No primeiro instante em que a criatura Josh Tillman pisa o palco, acompanhando da sua competente banda de apoio, o Coliseu dispara por todos os lados, tal não era a euforia em acolher Father John Misty. Como padre que afirma sê-lo, começa o concerto com o seu salmo “Pure Comedy”, faixa inaugural do novo disco, e logo aí vê-se o poder que este homem tem em tocar no coração do povo: enquanto uns levam as mãos à cara ao acompanhar todas as palavras soltas por Josh, outros simplesmente fecham os olhos e deixam-se guiar pela força de uma balada que podia facilmente ser feita a pensar ‘naquela’ pessoa em concreto. É aqui que reside a magia em Father John Misty: um compositor de canções que consegue fazer canções tão facilmente identificáveis em que qualquer um consegue associar a canção X ao momento Y e tê-la como “sua”.

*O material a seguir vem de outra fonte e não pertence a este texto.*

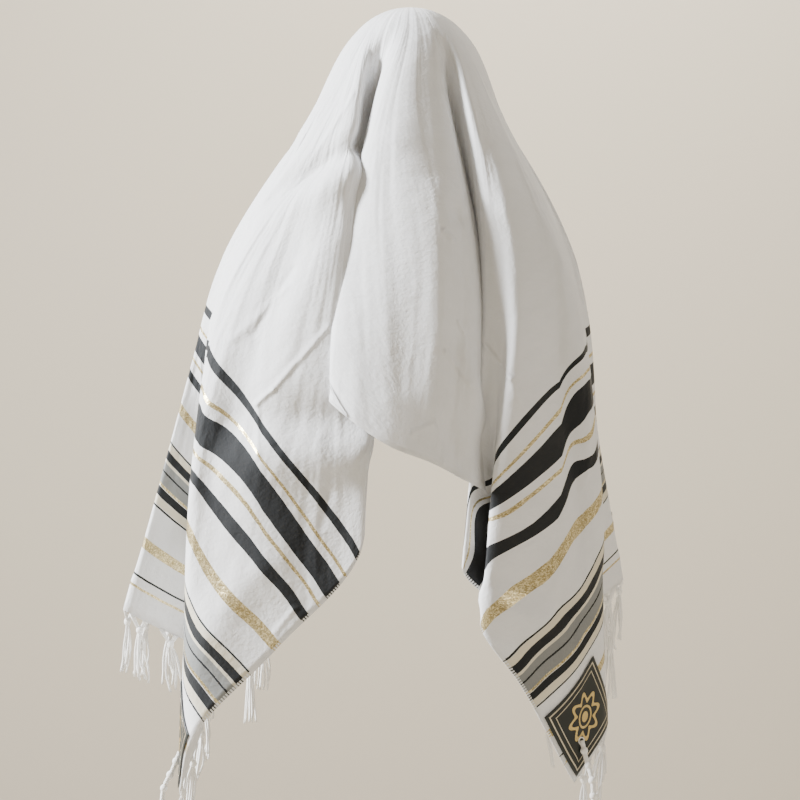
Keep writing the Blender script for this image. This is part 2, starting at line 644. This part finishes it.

Mesmo com um repertório ainda algo de escasso – três discos onde o segundo foi praticamente tocado na íntegra na passada segunda-feira – a verdade é que Josh Tillman tem músicas capazes de deixar a mossa emocional que dez regulares o fariam. Para brindar o apetite dos seus fiéis, foram várias as baladas de Pure Comedy que ecoaram pelos corações do Coliseu – “Total Entertaiment Forever”, “Things It Would Have Been Helpful to Know Before The Revolution” e “Ballad of The Dying Man – mas foi com vestígios dos álbuns mais primórdios, representados por “Nancy From Now On” e “Chateau Lobby #4”, que o público começou a reagir de uma forma mais efusiva, quase travessa, perante as preces de um entertainer que estava mais disposto a sensibilizar do que a entreter.

Quem me dera no tempo em que escrevia sem dar por isso cartas de amor ridículas.

Seremos nós ridículos por embelezar o que é o amor? De o colocar num pedestal quando consegue ser dolorosamente avassalador? As paixões podem ser tão fugazes e efémeras como um foguete que tão rapidamente se dissipa pelos céus depois de ter alcançado o auge da sua beleza, mas foda-se, a intensidade com que as vivemos faz com que a dor seja superável, faz com que a beleza dos momentos e dos instantes perdure para sempre com um carinho inigualável. Seja através de uma eletrizante “True Affection”, cujo toque eletrónico benzeu-nos pela sua frescura, ou a arrepiante e emocional “Bored in The USA”, Father John Misty tem um dom de conseguir imortalizar momentos de mágoa, sofrimento e de tristeza em canções tão bonitas que, tal como o amor, conseguem ser imortalizadas para sempre através da sua beleza pura e inocente.

Ao construir um alinhamento que tão bem conjuga o melhor dos três discos de carreira, Josh Tillman mostra o quão versátil e talentoso é enquanto artista, mas verdade seja dita, já o vimos bem mais audaz e interativo para com o seu público devoto, sendo este o único ponto possível de se criticar numa atuação que de resto foi impecável. Mesmo que a vertente mais atrevida tenha aparecido depois do encore, onde desceu até ao fosso do Coliseu para abraçar algumas fãs ou permitir que uma fosse mais além e lhe tocasse na (grandiosa) barba, o Josh que aquela noite precisava foi exatamente aquele que encantou corações em mais de uma hora e meia de concerto: reservado e distante, mas cheio de confissões amorosas para fazer, de aconchegar e consolar tanta as almas sós como as preenchidas que procuravam conforto naquela fria noite de Novembro.

Com o final do concerto cada vez mais iminente, os apaixonados brindavam-se com beijos apaixonados e ternurentos ao som de “Real Love Baby” ou “Holy Shit”, enquanto os descomprometidos se deixavam emocionar e contemplar o quão belo, o quão emocional um par de canções consegue ser quando, para além de ser cantado do coração, as palavras pregadas são todas sentidas pelo seu intérprete. Este momento atingiu a sincronização perfeita quando o tema mais esperado da noite e possivelmente uma das melhores canções de amor dos últimos tempos finalmente surgiu, com “I Love You, Honeybear” a ser o auge de uma noite que em tudo teve de belo.

A verdade é que hoje as minhas memórias dessas cartas de amor é que são ridículas.”

Deixem-nos ser ridículos. Deixem-nos sonhar com um passado que já lá vai. Deixem-nos imaginar um futuro inalcançável. Deixem-nos viver dentro das memórias do primeiro sorriso que nos faz perder dentro do mesmo para sempre, ou do primeiro beijo que fez o mundo parar. Deixem-nos viver na indecisão entre o que está certo e o que está errado. Deixem-nos prolongar as conversas pela noite dentro. Deixem-nos ser ridículos, porque só assim é que seremos felizes. E foda-se, sabe tão bem sê-lo.